Buckwheat husk is a waste product that housewives used to fill pillows and mattresses with. Today, it is also known to be a valuable source of dietary fibre and compounds with antioxidant properties. Dr. Małgorzata Wronkowska from the Institute of Animal Reproduction and Food Research of the Polish Academy of Sciences in Olsztyn convinces that it is worth adding it to bread.
– The novelty of our research is the use of ground buckwheat hulls in a retail bakery product. The bread we have proposed using buckwheat hulls is richer than the traditional bread with an increased proportion of dietary fibre and compounds with proven antioxidant properties – emphasises one of the authors of the study, Dr. Małgorzata Wronkowska, from the Department of Chemistry and Biodynamics of Food at the Institute of Animal Reproduction and Food Research of the Polish Academy of Sciences in Olsztyn.
The results of the study were described in a paper published in the journal „European Food Research and Technology” .
Buckwheat is included in the group of so-called pseudo-cereals, which produce seeds similar to cereal grains. The seeds are then used to produce one of Poland’s most popular groats, as well as buckwheat flour. They are rich in nutrients including dietary fibre, high-quality protein, vitamins, minerals or compounds with antioxidant properties. In addition, they are gluten-free products.
During the production of buckwheat groats, the husk is separated from the seeds. For decades, this waste was used to fill mattresses and pillows, and is now also used as a substrate for biofuel production, among other things.
As Małgorzata Wronkowska points out, the husk is, indeed, a waste product, but an extremely valuable one.
– The husk of every seed is a reservoir of many valuable ingredients. By getting rid of it, we remove not only dietary fibre, but also many micro- and macroelements and vitamins. Therefore, it is recommended to eat processed cereals as little as possible – the scientist points out.
BREAD WITH HUSK
Scientists from Olsztyn decided to study whether and how buckwheat hulls could be used in food products and, in particular, in bread.
They developed a recipe for enriching the composition of traditional Balton bread and graham rolls with ground buckwheat hulls. These products were available for retail sale in Warmia and Masuria.
In vitro studies, which simulated the conditions of digestion occurring in the human body, confirmed that 3% buckwheat hull in bread can have a beneficial effect on the human body. – In the proposed digestion model, we showed that the components that are released from a solid food matrix, which in this case was a popular and generally available bakery product, are compounds that exhibit antioxidant activity. And thus they can be, after digestion, better absorbed by the body – the scientist points out.

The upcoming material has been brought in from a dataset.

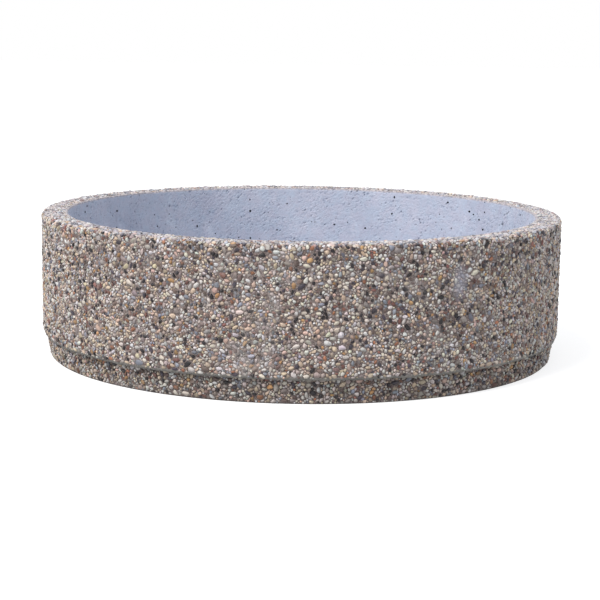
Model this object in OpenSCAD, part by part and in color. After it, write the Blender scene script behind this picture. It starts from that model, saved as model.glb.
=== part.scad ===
// Round bowl planter in precast concrete.
// A facing of exposed river gravel wraps a plain grey bowl. The bowl holds a steel cage,
// four drain sleeves and four lifting sockets. The planter stands on the plane z = 0,
// with its axis on Z. All sizes are in millimetres.

/* [Body] */
// Outside diameter of the wall
outer_d = 1200; // [900:10:1600]
// Overall height, to the crown of the rim
height = 328; // [280:1:450]
// Width of the rim, from the inner face to the outer face
rim_w = 60; // [56:1:90]
// Radius of the rim's outer edge
rim_edge_r = 12; // [4:1:20]
// Radius of the rim's slightly domed top
rim_top_r = 120; // [100:5:300]
// Radius of the wall's lower outer edge
wall_edge_r = 5; // [2:1:5]

/* [Plinth] */
// Height of the recessed plinth under the smooth band
plinth_h = 52; // [30:1:80]
// How far the plinth's top sits in from the wall
plinth_top_in = 10; // [8:1:14]
// How far the plinth's foot sits in from the wall
plinth_foot_in = 16; // [14:1:20]
// Radius of the plinth's lower edge
plinth_edge_r = 4; // [1:1:6]
// Height of the smooth band between the plinth and the wall
band_h = 6; // [4:1:10]
// How far the smooth band sits in from the wall
band_in = 5; // [5:1:7]

/* [Bowl] */
// Thickness of the floor
floor_t = 70; // [66:1:110]
// Draft of the inner face
inner_draft = 3; // [1:0.5:5]
// Radius of the cove between the floor and the inner face
cove_r = 45; // [20:5:80]
// Radius of the rim's inner edge
inner_edge_r = 3; // [1:0.5:4]

/* [Facing] */
// Thickness of the facing on the wall
facing_t = 22; // [18:1:24]
// Thickness of the facing on the rim
cap_t = 22; // [16:1:28]
// Thickness of the facing at the plinth's foot
plinth_facing_t = 18; // [12:1:22]
// Width of the grey arris that borders the facing on the rim
arris_w = 5; // [4:1:8]

/* [Steel cage] */
// Diameter of the bars
bar_d = 6; // [5:0.5:8]
// Space between bars where they cross
tie_gap = 0.3; // [0.2:0.1:1]
// Cover from the plinth's facing to the bent bars
bent_bar_cover = 3; // [1:1:6]
// Number of hoops in the wall
hoop_count = 4; // [2:1:5]
// Cover from the floor's top face to the lowest hoop
low_hoop_cover = 27; // [20:1:40]
// Cover from the facing on the rim to the highest hoop
top_hoop_cover = 10; // [8:1:30]
// Cover from the facing on the rim to the bent bars' upper tips
bent_bar_tip_cover = 4; // [2:1:8]
// Number of bent bars round the wall
bent_bar_count = 12; // [6, 12]
// Radius of each bent bar's bend, on its middle line
bend_r = 18; // [15:1:25]
// Space between a drain sleeve and the foot of the bent bar that points at it
foot_tip_gap = 30; // [20:5:60]
// Cover from the underside to the bent bars' feet
foot_cover = 22; // [15:1:26]
// Number of floor bars each way
floor_bar_count = 6; // [4, 6, 8]
// Distance from the facing to the outermost floor bars
floor_bar_edge = 191; // [170:1:210]
// Cover from the facing to the floor bars' tips
floor_bar_cover = 66; // [40:1:90]

/* [Drainage] */
// Number of drain sleeves
drain_count = 4; // [1, 2, 4]
// Outside diameter of a drain sleeve
drain_d = 40; // [25:1:60]
// Wall of a drain sleeve
drain_wall = 2; // [1.5:0.5:4]

/* [Lifting] */
// Number of lifting sockets
socket_count = 4; // [2, 4]
// Outside diameter of a lifting socket
socket_d = 24; // [20:1:30]
// Length of a lifting socket
socket_l = 50; // [45:1:54]
// Tapping diameter of the M16 thread
thread_d = 14; // [12:0.1:16]
// Depth of the thread
thread_depth = 40; // [20:1:44]
// Side of a socket's square anchor plate
plate_side = 60; // [50:1:80]
// Thickness of a socket's anchor plate
plate_t = 6; // [4:1:8]

/* [Hidden] */
$fn = 180;

outer_r = outer_d / 2;
rim_inner_r = outer_r - rim_w;
arris_r = rim_inner_r + arris_w;
wall_low_z = plinth_h + band_h;

// The rim's domed top is highest halfway across the facing, and its outer edge rounds off into it
rim_top_centre = [(outer_r + arris_r) / 2, height - rim_top_r];
arris_z = rim_top_centre[1] + sqrt(pow(rim_top_r, 2) - pow(rim_top_centre[0] - arris_r, 2));
rim_edge_in = outer_r - rim_edge_r - rim_top_centre[0];
rim_edge_up = sqrt(pow(rim_top_r - rim_edge_r, 2) - pow(rim_edge_in, 2));
rim_edge_centre = rim_top_centre + [rim_edge_in, rim_edge_up];
rim_join = atan2(rim_edge_up, rim_edge_in);
rim_top_end = atan2(arris_z - rim_top_centre[1], arris_r - rim_top_centre[0]);

// Where the grey bowl meets the facing
bowl_wall_r = outer_r - facing_t;
bowl_foot_r = outer_r - plinth_foot_in - plinth_facing_t;
bowl_shoulder_z = height - cap_t;
step_z = wall_low_z;
step_h = bowl_wall_r - bowl_foot_r;

// Radius of the inner face at a height
function inner_r(z) = rim_inner_r - (arris_z - z) * tan(inner_draft);

// The floor bars make a grid of square cells. Drains and sockets stand in the outermost ones.
floor_bar_pitch = 2 * (bowl_foot_r - floor_bar_edge) / (floor_bar_count - 1);
floor_bar_tip_r = bowl_foot_r - floor_bar_cover;
outer_cell = (floor_bar_count / 2 - 1) * floor_bar_pitch;
drain_place_r = outer_cell;
socket_place_r = outer_cell * sqrt(2);

// The cage, from the facing inwards and from the underside upwards
upright_r = bowl_foot_r - bent_bar_cover - bar_d / 2;
hoop_r = upright_r - bar_d - tie_gap;
low_hoop_z = floor_t + low_hoop_cover + bar_d / 2;
top_hoop_z = bowl_shoulder_z - top_hoop_cover - bar_d / 2;
upright_top_z = bowl_shoulder_z - bent_bar_tip_cover;
foot_z = foot_cover + bar_d / 2;
foot_tip_r = drain_place_r + drain_d / 2 + foot_tip_gap;
floor_bar_x_z = foot_z + bar_d + tie_gap;
floor_bar_y_z = floor_bar_x_z + bar_d + tie_gap;
socket_low_z = floor_t - socket_l;

// How far a cut runs past the face that it opens
cut_past = 1;

facing_colour = [0.62, 0.56, 0.50];
concrete_colour = [0.66, 0.69, 0.75];
bar_colour = [0.36, 0.25, 0.20];
zinc_colour = [0.70, 0.72, 0.73];
sleeve_colour = [0.30, 0.31, 0.32];

// Names of a row of like pieces, such as drain_sleeve_1 to drain_sleeve_4
function numbered(name, count) = [for (i = [1:count]) str(name, "_", i)];

HOOPS = numbered("hoop", hoop_count);
BENT_BARS = numbered("bent_bar", bent_bar_count);
FLOOR_BARS_X = numbered("floor_bar_x", floor_bar_count);
FLOOR_BARS_Y = numbered("floor_bar_y", floor_bar_count);
DRAIN_SLEEVES = numbered("drain_sleeve", drain_count);
LIFTING_SOCKETS = numbered("lifting_socket", socket_count);
ANCHOR_PLATES = numbered("anchor_plate", socket_count);

// Points of an arc from one angle to another about [r, z]
function arc(centre, radius, from, to, steps = 8) = [
    for (i = [0:steps]) let (a = from + (to - from) * i / steps)
        centre + radius * [cos(a), sin(a)]
];

// All points but the first
function tail(points) = [for (i = [1:len(points) - 1]) points[i]];

// The facing's section: plinth, smooth band, wall and rim, as [radius, height]
function facing_section() = concat(
    [[bowl_foot_r, 0]],
    arc([outer_r - plinth_foot_in - plinth_edge_r, plinth_edge_r], plinth_edge_r, -90, 0),
    [[outer_r - plinth_top_in, plinth_h]],
    [[outer_r - band_in, plinth_h]],
    [[outer_r - band_in, wall_low_z]],
    arc([outer_r - wall_edge_r, wall_low_z + wall_edge_r], wall_edge_r, -90, 0),
    arc(rim_edge_centre, rim_edge_r, 0, rim_join),
    tail(arc(rim_top_centre, rim_top_r, rim_join, rim_top_end)),
    [[arris_r, bowl_shoulder_z]],
    [[bowl_wall_r, bowl_shoulder_z]],
    [[bowl_wall_r, step_z + step_h]],
    [[bowl_foot_r, step_z]]
);

// The grey bowl's section, with its arris, inner face and cove
function bowl_section() = let (
    lean = inner_draft,
    edge_z = arris_z - inner_edge_r,
    edge = [inner_r(edge_z) + inner_edge_r / cos(lean), edge_z],
    cove_z = floor_t + cove_r,
    cove = [inner_r(cove_z) - cove_r / cos(lean), cove_z]
) concat(
    [[0, 0], [bowl_foot_r, 0], [bowl_foot_r, step_z], [bowl_wall_r, step_z + step_h]],
    [[bowl_wall_r, bowl_shoulder_z], [arris_r, bowl_shoulder_z], [arris_r, arris_z]],
    arc(edge, inner_edge_r, 90, 180 - lean, 4),
    arc(cove, cove_r, -lean, -90, 12),
    [[0, floor_t]]
);

module revolved(section) {
    rotate_extrude() polygon(section);
}

module facing() {
    color(facing_colour) revolved(facing_section());
}

module bowl() {
    color(concrete_colour) difference() {
        revolved(bowl_section());
        for (i = [1:hoop_count]) hoop(i);
        for (i = [1:bent_bar_count]) bent_bar(i);
        for (i = [1:floor_bar_count]) {
            floor_bar_x(i);
            floor_bar_y(i);
        }
        for (i = [1:drain_count]) at_drain(i) through_floor(drain_d);
        for (i = [1:socket_count]) {
            at_socket(i) down_from_floor(socket_l, socket_d);
            anchor_plate(i);
        }
    }
}

// Cuts for a hole right through the floor, and for one that stops at a depth
module through_floor(d) {
    translate([0, 0, -cut_past]) cylinder(h = floor_t + 2 * cut_past, d = d);
}

module down_from_floor(depth, d) {
    translate([0, 0, floor_t - depth]) cylinder(h = depth + cut_past, d = d);
}

// One ring of bar in the wall, counted from the lowest
module hoop(i) {
    level = low_hoop_z + (top_hoop_z - low_hoop_z) * (i - 1) / max(hoop_count - 1, 1);
    color(bar_colour) translate([0, 0, level]) rotate_extrude() translate([hoop_r, 0]) circle(d = bar_d);
}

// A bar that runs down the wall and turns in under the floor bars
module bent_bar(i) {
    upright_h = upright_top_z - foot_z - bend_r;
    foot_l = upright_r - bend_r - foot_tip_r;
    turn = (i - 1) * 360 / bent_bar_count;
    color(bar_colour) rotate([0, 0, turn]) translate([upright_r - bend_r, 0, foot_z + bend_r]) {
        translate([bend_r, 0, 0]) cylinder(h = upright_h, d = bar_d);
        rotate([90, 0, 0]) rotate([0, 0, -90]) rotate_extrude(angle = 90) translate([bend_r, 0])
            circle(d = bar_d);
        translate([0, 0, -bend_r]) rotate([0, -90, 0]) cylinder(h = foot_l, d = bar_d);
    }
}

// Distance of a floor bar from the axis, and half its length
function floor_bar_at(i) = (i - (floor_bar_count + 1) / 2) * floor_bar_pitch;
function floor_bar_half(i) = sqrt(pow(floor_bar_tip_r, 2) - pow(floor_bar_at(i), 2));

module floor_bar_x(i) {
    half = floor_bar_half(i);
    color(bar_colour) translate([-half, floor_bar_at(i), floor_bar_x_z]) rotate([0, 90, 0])
        cylinder(h = 2 * half, d = bar_d);
}

module floor_bar_y(i) {
    half = floor_bar_half(i);
    color(bar_colour) translate([floor_bar_at(i), half, floor_bar_y_z]) rotate([90, 0, 0])
        cylinder(h = 2 * half, d = bar_d);
}

// Drains stand on the axes, in the middle of the floor bars' cells
module at_drain(i) {
    rotate([0, 0, (i - 1) * 360 / drain_count]) translate([drain_place_r, 0, 0]) children();
}

module drain_sleeve(i) {
    color(sleeve_colour) at_drain(i) difference() {
        cylinder(h = floor_t, d = drain_d);
        through_floor(drain_d - 2 * drain_wall);
    }
}

// Sockets stand on the diagonals, between the drains
module at_socket(i) {
    rotate([0, 0, 45 + (i - 1) * 360 / socket_count]) translate([socket_place_r, 0, 0]) children();
}

module lifting_socket(i) {
    color(zinc_colour) at_socket(i) difference() {
        translate([0, 0, socket_low_z]) cylinder(h = socket_l, d = socket_d);
        down_from_floor(thread_depth, thread_d);
    }
}

module anchor_plate(i) {
    color(zinc_colour) at_socket(i) translate([-plate_side / 2, -plate_side / 2, socket_low_z - plate_t])
        cube([plate_side, plate_side, plate_t]);
}

facing();
bowl();
for (i = [1:hoop_count]) hoop(i);
for (i = [1:bent_bar_count]) bent_bar(i);
for (i = [1:floor_bar_count]) floor_bar_x(i);
for (i = [1:floor_bar_count]) floor_bar_y(i);
for (i = [1:drain_count]) drain_sleeve(i);
for (i = [1:socket_count]) lifting_socket(i);
for (i = [1:socket_count]) anchor_plate(i);
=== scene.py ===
import math

import bmesh
import bpy
import numpy as np
from mathutils import Matrix, Vector, noise


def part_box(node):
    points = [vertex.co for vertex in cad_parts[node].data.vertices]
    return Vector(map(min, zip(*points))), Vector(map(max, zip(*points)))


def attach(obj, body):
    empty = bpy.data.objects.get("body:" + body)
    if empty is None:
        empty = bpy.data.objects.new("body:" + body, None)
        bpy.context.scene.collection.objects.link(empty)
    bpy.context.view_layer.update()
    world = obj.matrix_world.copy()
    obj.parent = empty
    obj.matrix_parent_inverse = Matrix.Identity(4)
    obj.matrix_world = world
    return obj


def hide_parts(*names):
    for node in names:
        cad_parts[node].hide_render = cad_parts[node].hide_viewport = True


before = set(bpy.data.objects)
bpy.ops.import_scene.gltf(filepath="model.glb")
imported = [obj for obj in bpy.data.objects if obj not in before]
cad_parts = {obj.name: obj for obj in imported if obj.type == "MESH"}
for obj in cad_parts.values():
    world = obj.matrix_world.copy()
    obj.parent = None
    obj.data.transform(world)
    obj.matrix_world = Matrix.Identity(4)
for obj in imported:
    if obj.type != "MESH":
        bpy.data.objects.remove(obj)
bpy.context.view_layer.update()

# ------------------------------------------------------------------ sizes
MM = 0.001
FULL_TURN = 2 * math.pi

# Read from the frame
OUTER_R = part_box("facing")[1].x
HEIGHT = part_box("facing")[1].z
BOWL_WALL_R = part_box("bowl")[1].x
ARRIS_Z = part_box("bowl")[1].z
FLOOR_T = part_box("drain_sleeve_1")[1].z
DRAINS = ["drain_sleeve_1", "drain_sleeve_2", "drain_sleeve_3", "drain_sleeve_4"]
SOCKETS = ["lifting_socket_1", "lifting_socket_2", "lifting_socket_3", "lifting_socket_4"]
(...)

In studies on the sensory evaluation of baked products containing buckwheat hulls, consumers and experts have pointed to a perceptible 'sandy’ quality in the texture of the bread. As the co-author of the study explains, this is due to the degree of hardness of the buckwheat hull, which can only be ground in suitable equipment; this is unlikely to be possible at home. – Recently, however, a ground buckwheat husk product has become available in the retail market, which consumers can use themselves, for example, as an addition to home-made bread – the researcher adds.
In future, the Olsztyn researchers would also like to find out whether and how buckwheat hulls can be used to produce other bakery products such as cakes or savoury snacks. – Since we already know that buckwheat hull is a very valuable raw material, why not use it to obtain other products as well – concludes Małgorzata Wronkowska.

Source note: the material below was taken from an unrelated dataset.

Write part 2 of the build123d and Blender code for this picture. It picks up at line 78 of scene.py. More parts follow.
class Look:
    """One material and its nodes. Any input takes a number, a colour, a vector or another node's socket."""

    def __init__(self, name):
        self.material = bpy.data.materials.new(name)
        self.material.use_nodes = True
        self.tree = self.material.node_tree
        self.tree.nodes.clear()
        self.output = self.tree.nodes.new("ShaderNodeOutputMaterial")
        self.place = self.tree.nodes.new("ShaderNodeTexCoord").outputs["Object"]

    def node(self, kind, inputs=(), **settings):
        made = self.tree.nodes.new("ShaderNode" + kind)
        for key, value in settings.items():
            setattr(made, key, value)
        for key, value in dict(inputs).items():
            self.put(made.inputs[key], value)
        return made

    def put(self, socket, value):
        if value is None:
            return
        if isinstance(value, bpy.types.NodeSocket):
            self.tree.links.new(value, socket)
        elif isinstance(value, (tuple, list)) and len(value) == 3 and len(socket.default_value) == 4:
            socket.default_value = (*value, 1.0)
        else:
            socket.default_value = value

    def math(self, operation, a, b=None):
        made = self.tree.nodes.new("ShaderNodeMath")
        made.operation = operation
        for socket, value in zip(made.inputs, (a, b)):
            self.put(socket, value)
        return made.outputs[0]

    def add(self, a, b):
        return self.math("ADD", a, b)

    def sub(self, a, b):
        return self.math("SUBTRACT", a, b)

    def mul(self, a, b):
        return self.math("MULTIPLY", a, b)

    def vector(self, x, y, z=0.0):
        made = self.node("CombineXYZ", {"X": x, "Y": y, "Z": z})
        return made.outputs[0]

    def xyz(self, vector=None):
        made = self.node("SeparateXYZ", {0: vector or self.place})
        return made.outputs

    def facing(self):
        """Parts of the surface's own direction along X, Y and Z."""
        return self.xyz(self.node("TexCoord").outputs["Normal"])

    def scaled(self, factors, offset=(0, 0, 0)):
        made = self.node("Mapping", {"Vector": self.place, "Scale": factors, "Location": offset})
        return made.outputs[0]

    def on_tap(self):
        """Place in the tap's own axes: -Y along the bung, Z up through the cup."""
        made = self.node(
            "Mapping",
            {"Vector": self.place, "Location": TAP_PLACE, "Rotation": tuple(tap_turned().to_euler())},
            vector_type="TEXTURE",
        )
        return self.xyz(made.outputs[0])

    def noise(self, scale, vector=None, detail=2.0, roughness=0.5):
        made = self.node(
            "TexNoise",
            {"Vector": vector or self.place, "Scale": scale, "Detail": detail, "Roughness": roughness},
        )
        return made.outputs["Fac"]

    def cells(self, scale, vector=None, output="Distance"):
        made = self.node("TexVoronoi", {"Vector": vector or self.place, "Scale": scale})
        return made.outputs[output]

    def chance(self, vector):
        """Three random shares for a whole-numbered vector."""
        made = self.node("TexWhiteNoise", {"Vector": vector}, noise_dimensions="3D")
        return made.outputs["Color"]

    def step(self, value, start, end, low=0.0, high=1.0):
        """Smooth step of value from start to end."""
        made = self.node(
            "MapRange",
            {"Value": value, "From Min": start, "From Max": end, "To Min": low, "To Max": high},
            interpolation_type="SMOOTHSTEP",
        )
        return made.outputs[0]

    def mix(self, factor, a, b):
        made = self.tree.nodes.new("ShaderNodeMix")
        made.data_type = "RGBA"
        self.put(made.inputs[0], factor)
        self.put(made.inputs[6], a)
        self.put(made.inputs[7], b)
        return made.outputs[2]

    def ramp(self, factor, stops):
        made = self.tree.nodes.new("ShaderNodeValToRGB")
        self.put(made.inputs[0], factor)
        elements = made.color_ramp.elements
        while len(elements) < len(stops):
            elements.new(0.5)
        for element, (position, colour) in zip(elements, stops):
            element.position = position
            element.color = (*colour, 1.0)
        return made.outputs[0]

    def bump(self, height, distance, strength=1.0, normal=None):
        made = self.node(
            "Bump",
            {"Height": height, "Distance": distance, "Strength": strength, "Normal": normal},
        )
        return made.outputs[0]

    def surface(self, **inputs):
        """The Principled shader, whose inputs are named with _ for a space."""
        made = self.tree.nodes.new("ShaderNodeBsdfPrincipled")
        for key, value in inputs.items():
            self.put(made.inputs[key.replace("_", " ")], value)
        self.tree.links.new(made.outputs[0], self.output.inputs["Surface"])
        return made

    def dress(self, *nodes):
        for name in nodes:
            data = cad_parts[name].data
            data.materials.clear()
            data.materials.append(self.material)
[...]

The recipe for the baked product described in the aforementioned publication was presented to bakeries cooperating with the Institute of Animal Reproduction and Food Research of the Polish Academy of Sciences in Olsztyn during a project led by Professor Henryk Zieliński of the Department of Chemistry and Biodynamics of Food. In this project, scientists proposed enriching bakery products (bread and rolls) available for retail sale in the Warmia and Mazury region with various ingredients (such as buckwheat hulls or onions) that contain biologically active compounds with positive (tested and documented) effects on human health.